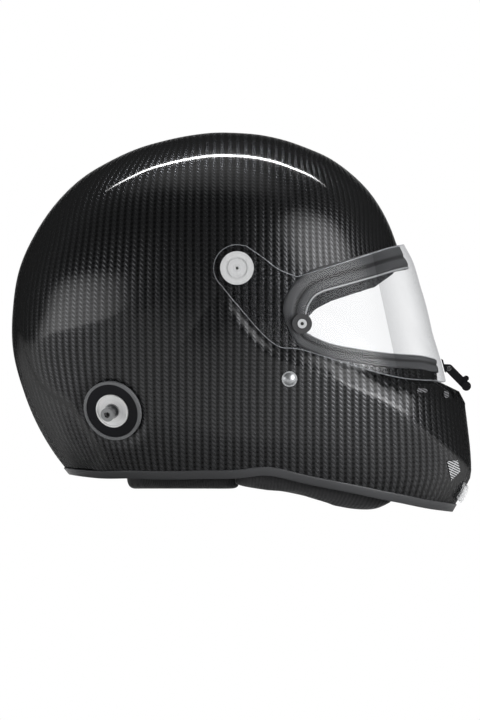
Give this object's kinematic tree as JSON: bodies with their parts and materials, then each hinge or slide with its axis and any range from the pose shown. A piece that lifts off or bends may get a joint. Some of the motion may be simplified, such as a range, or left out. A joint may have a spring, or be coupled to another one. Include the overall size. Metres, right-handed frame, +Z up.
{
  "type": "auto racing helmet",
  "caption": "Full-face auto racing helmet with carbon shell, hinged clear visor, head restraint posts, rubber trims, padded lining and chin strap.",
  "frame": {"origin": "middle of the bounding box, at the height of the lowest point of the base", "axes": "+X forward, out of the face; +Y to the wearer's left; +Z up"},
  "size_m": [0.349, 0.2558, 0.289],
  "materials": {
    "composite_shell": "clear-coated twill carbon composite",
    "base_rubber": "satin moulded rubber",
    "seal_rubber": "soft satin rubber",
    "clear_screen": "clear hard-coated polycarbonate",
    "turned_aluminium": "turned and brushed",
    "polished_steel": "polished",
    "plain_steel": "plain zinc plated",
    "insert_brass": "machined",
    "black_plastic": "moulded, matt",
    "anodised_black": "black anodised aluminium",
    "gasket_grey": "matt rubber",
    "webbing": "woven aramid webbing",
    "vent_mesh": "fine woven wire",
    "clear_lip": "clear moulded plastic",
    "liner_foam": "expanded foam",
    "lining_fabric": "flame resistant knit over foam",
    "pad_fabric": "ribbed flame resistant knit over foam"
  },
  "bodies": {
    "helmet": {"outer_shell": "composite_shell", "base_trim": "base_rubber", "port_seal": "seal_rubber", "pivot_screw_right": "turned_aluminium", "pivot_screw_left": "turned_aluminium", "pivot_washer_right": "black_plastic", "pivot_washer_left": "black_plastic", "pivot_insert_right": "insert_brass", "pivot_insert_left": "insert_brass", "latch_catch": "black_plastic", "anchor_gasket_right": "gasket_grey", "anchor_gasket_left": "gasket_grey", "anchor_plate_right": "anodised_black", "anchor_plate_left": "anodised_black", "anchor_dish_right": "turned_aluminium", "anchor_dish_left": "turned_aluminium", "anchor_post_right": "turned_aluminium", "anchor_post_left": "turned_aluminium", "anchor_nut_right": "plain_steel", "anchor_nut_left": "plain_steel", "strap_rivet_right": "polished_steel", "strap_rivet_left": "polished_steel", "strap_plate_right": "plain_steel", "strap_plate_left": "plain_steel", "chin_strap_right": "webbing", "chin_strap_left": "webbing", "d_ring_lower": "polished_steel", "d_ring_upper": "polished_steel", "chin_mesh_right": "vent_mesh", "chin_mesh_left": "vent_mesh", "ledge_mesh_rear_right": "vent_mesh", "ledge_mesh_rear_left": "vent_mesh", "ledge_mesh_front_right": "vent_mesh", "ledge_mesh_front_left": "vent_mesh", "chin_lip": "clear_lip", "crown_liner": "liner_foam", "chin_liner": "liner_foam", "comfort_lining": "lining_fabric", "cheek_pad_right": "pad_fabric", "cheek_pad_left": "pad_fabric", "neck_roll": "pad_fabric"},
    "visor": {"visor": "clear_screen", "tearoff_post_right": "black_plastic", "tearoff_post_left": "black_plastic", "tearoff_screw_right": "polished_steel", "tearoff_screw_left": "polished_steel", "latch_bracket": "black_plastic", "latch_pin": "plain_steel"},
    "latch_lever": {"latch_lever": "black_plastic"}
  },
  "joints": [
    {"name": "visor_hinge", "type": "hinge", "parent": "helmet", "child": "visor", "pos_m": [-0.00357, 0, 0.18587], "axis": [0, -1, 0], "range_deg": [0, 50]},
    {"name": "latch_hinge", "type": "hinge", "parent": "visor", "child": "latch_lever", "pos_m": [0.15778, 0, 0.1094], "axis": [0, -1, 0], "range_deg": [0, 40]}
  ]
}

Challenge
Extract each line of the material exactly as it stands.

Reply
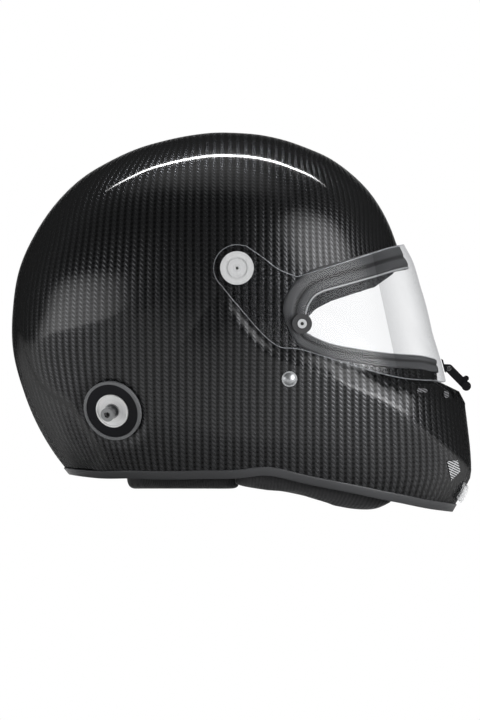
Give this object's kinematic tree as JSON: bodies with their parts and materials, then each hinge or slide with its axis and any range from the pose shown. A piece that lifts off or bends may get a joint. Some of the motion may be simplified, such as a range, or left out. A joint may have a spring, or be coupled to another one. Include the overall size. Metres, right-handed frame, +Z up.
{
  "type": "auto racing helmet",
  "caption": "Full-face auto racing helmet with carbon shell, hinged clear visor, head restraint posts, rubber trims, padded lining and chin strap.",
  "frame": {"origin": "middle of the bounding box, at the height of the lowest point of the base", "axes": "+X forward, out of the face; +Y to the wearer's left; +Z up"},
  "size_m": [0.349, 0.2558, 0.289],
  "materials": {
    "composite_shell": "clear-coated twill carbon composite",
    "base_rubber": "satin moulded rubber",
    "seal_rubber": "soft satin rubber",
    "clear_screen": "clear hard-coated polycarbonate",
    "turned_aluminium": "turned and brushed",
    "polished_steel": "polished",
    "plain_steel": "plain zinc plated",
    "insert_brass": "machined",
    "black_plastic": "moulded, matt",
    "anodised_black": "black anodised aluminium",
    "gasket_grey": "matt rubber",
    "webbing": "woven aramid webbing",
    "vent_mesh": "fine woven wire",
    "clear_lip": "clear moulded plastic",
    "liner_foam": "expanded foam",
    "lining_fabric": "flame resistant knit over foam",
    "pad_fabric": "ribbed flame resistant knit over foam"
  },
  "bodies": {
    "helmet": {"outer_shell": "composite_shell", "base_trim": "base_rubber", "port_seal": "seal_rubber", "pivot_screw_right": "turned_aluminium", "pivot_screw_left": "turned_aluminium", "pivot_washer_right": "black_plastic", "pivot_washer_left": "black_plastic", "pivot_insert_right": "insert_brass", "pivot_insert_left": "insert_brass", "latch_catch": "black_plastic", "anchor_gasket_right": "gasket_grey", "anchor_gasket_left": "gasket_grey", "anchor_plate_right": "anodised_black", "anchor_plate_left": "anodised_black", "anchor_dish_right": "turned_aluminium", "anchor_dish_left": "turned_aluminium", "anchor_post_right": "turned_aluminium", "anchor_post_left": "turned_aluminium", "anchor_nut_right": "plain_steel", "anchor_nut_left": "plain_steel", "strap_rivet_right": "polished_steel", "strap_rivet_left": "polished_steel", "strap_plate_right": "plain_steel", "strap_plate_left": "plain_steel", "chin_strap_right": "webbing", "chin_strap_left": "webbing", "d_ring_lower": "polished_steel", "d_ring_upper": "polished_steel", "chin_mesh_right": "vent_mesh", "chin_mesh_left": "vent_mesh", "ledge_mesh_rear_right": "vent_mesh", "ledge_mesh_rear_left": "vent_mesh", "ledge_mesh_front_right": "vent_mesh", "ledge_mesh_front_left": "vent_mesh", "chin_lip": "clear_lip", "crown_liner": "liner_foam", "chin_liner": "liner_foam", "comfort_lining": "lining_fabric", "cheek_pad_right": "pad_fabric", "cheek_pad_left": "pad_fabric", "neck_roll": "pad_fabric"},
    "visor": {"visor": "clear_screen", "tearoff_post_right": "black_plastic", "tearoff_post_left": "black_plastic", "tearoff_screw_right": "polished_steel", "tearoff_screw_left": "polished_steel", "latch_bracket": "black_plastic", "latch_pin": "plain_steel"},
    "latch_lever": {"latch_lever": "black_plastic"}
  },
  "joints": [
    {"name": "visor_hinge", "type": "hinge", "parent": "helmet", "child": "visor", "pos_m": [-0.00357, 0, 0.18587], "axis": [0, -1, 0], "range_deg": [0, 50]},
    {"name": "latch_hinge", "type": "hinge", "parent": "visor", "child": "latch_lever", "pos_m": [0.15778, 0, 0.1094], "axis": [0, -1, 0], "range_deg": [0, 40]}
  ]
}